JET_TABLEID tableid;
JET_COLUMNDEF columndef = new JET_COLUMNDEF();
JET_COLUMNID guidColumn, binaryColumn;
Api.JetCreateTable(sesid, dbid, "table", 0, 100, out tableid);
columndef.coltyp = VistaColtyp.GUID;
Api.JetAddColumn(sesid, tableid, "guid", columndef, null, 0, out guidColumn);
columndef.coltyp = JET_coltyp.Binary;
Api.JetAddColumn(sesid, tableid, "guid_as_binary", columndef, null, 0, out binaryColumn);
const string GuidIndexKey = "+guid\0\0";
Api.JetCreateIndex(sesid, tableid, "guid", CreateIndexGrbit.IndexUnique, GuidIndexKey, GuidIndexKey.Length, 100);
const string BinaryIndexKey = "+guid_as_binary\0\0";
Api.JetCreateIndex(sesid, tableid, "binary", CreateIndexGrbit.IndexUnique, BinaryIndexKey, BinaryIndexKey.Length, 100);
Api.JetBeginTransaction(sesid);
foreach (Guid g in from x in Enumerable.Range(0, 200) select Guid.NewGuid())
{
    Api.JetPrepareUpdate(sesid, tableid, JET_prep.Insert);
    Api.SetColumn(sesid, tableid, guidColumn, g);
    byte[] input = g.ToByteArray();
    int[] transform = new[] { 10, 11, 12, 13, 14, 15, 8, 9, 6, 7, 4, 5, 0, 1, 2, 3 };
    byte[] transformed = (from i in transform select input[i]).ToArray();
    Api.SetColumn(sesid, tableid, binaryColumn, transformed);
    Api.JetUpdate(sesid, tableid);
}
Api.JetCommitTransaction(sesid, CommitTransactionGrbit.LazyFlush);
Api.JetSetCurrentIndex(sesid, tableid, "guid");
Guid[] guidOrder = GetGuids(sesid, tableid, guidColumn).ToArray();
Api.JetSetCurrentIndex(sesid, tableid, "binary");
Guid[] binaryOrder = GetGuids(sesid, tableid, guidColumn).ToArray();
CollectionAssert.AreEqual(guidOrder, binaryOrder);
Sep 9, 2010 at 11:36 AM

Hi Ayende, I think sorting or taking ranges on Guids hints at some kind of design flaw.
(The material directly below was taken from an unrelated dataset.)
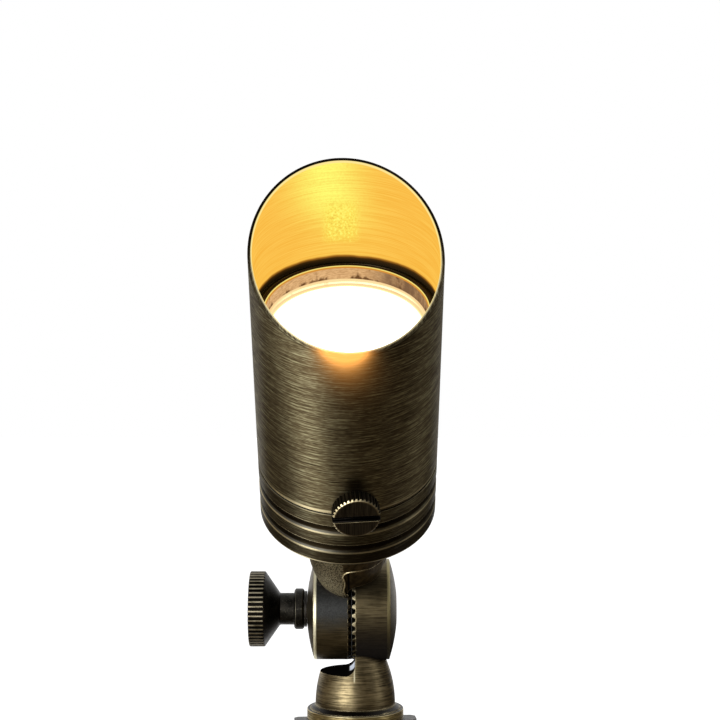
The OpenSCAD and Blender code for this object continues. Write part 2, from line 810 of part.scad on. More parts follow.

Guids are effectively random, but you seem to want to assign some kind of meaning to them. In the SQL world I only use them as primary keys for things that must be uniquely identified forever, such as User IDs, the IDs of plugin controls, etc.

Greg

Sep 10, 2010 at 9:26 AM

Let me rephrase that, then. I am not talking about Guids in the sense of Guid.NewGuid(), I am talking about 16 bytes sequential number.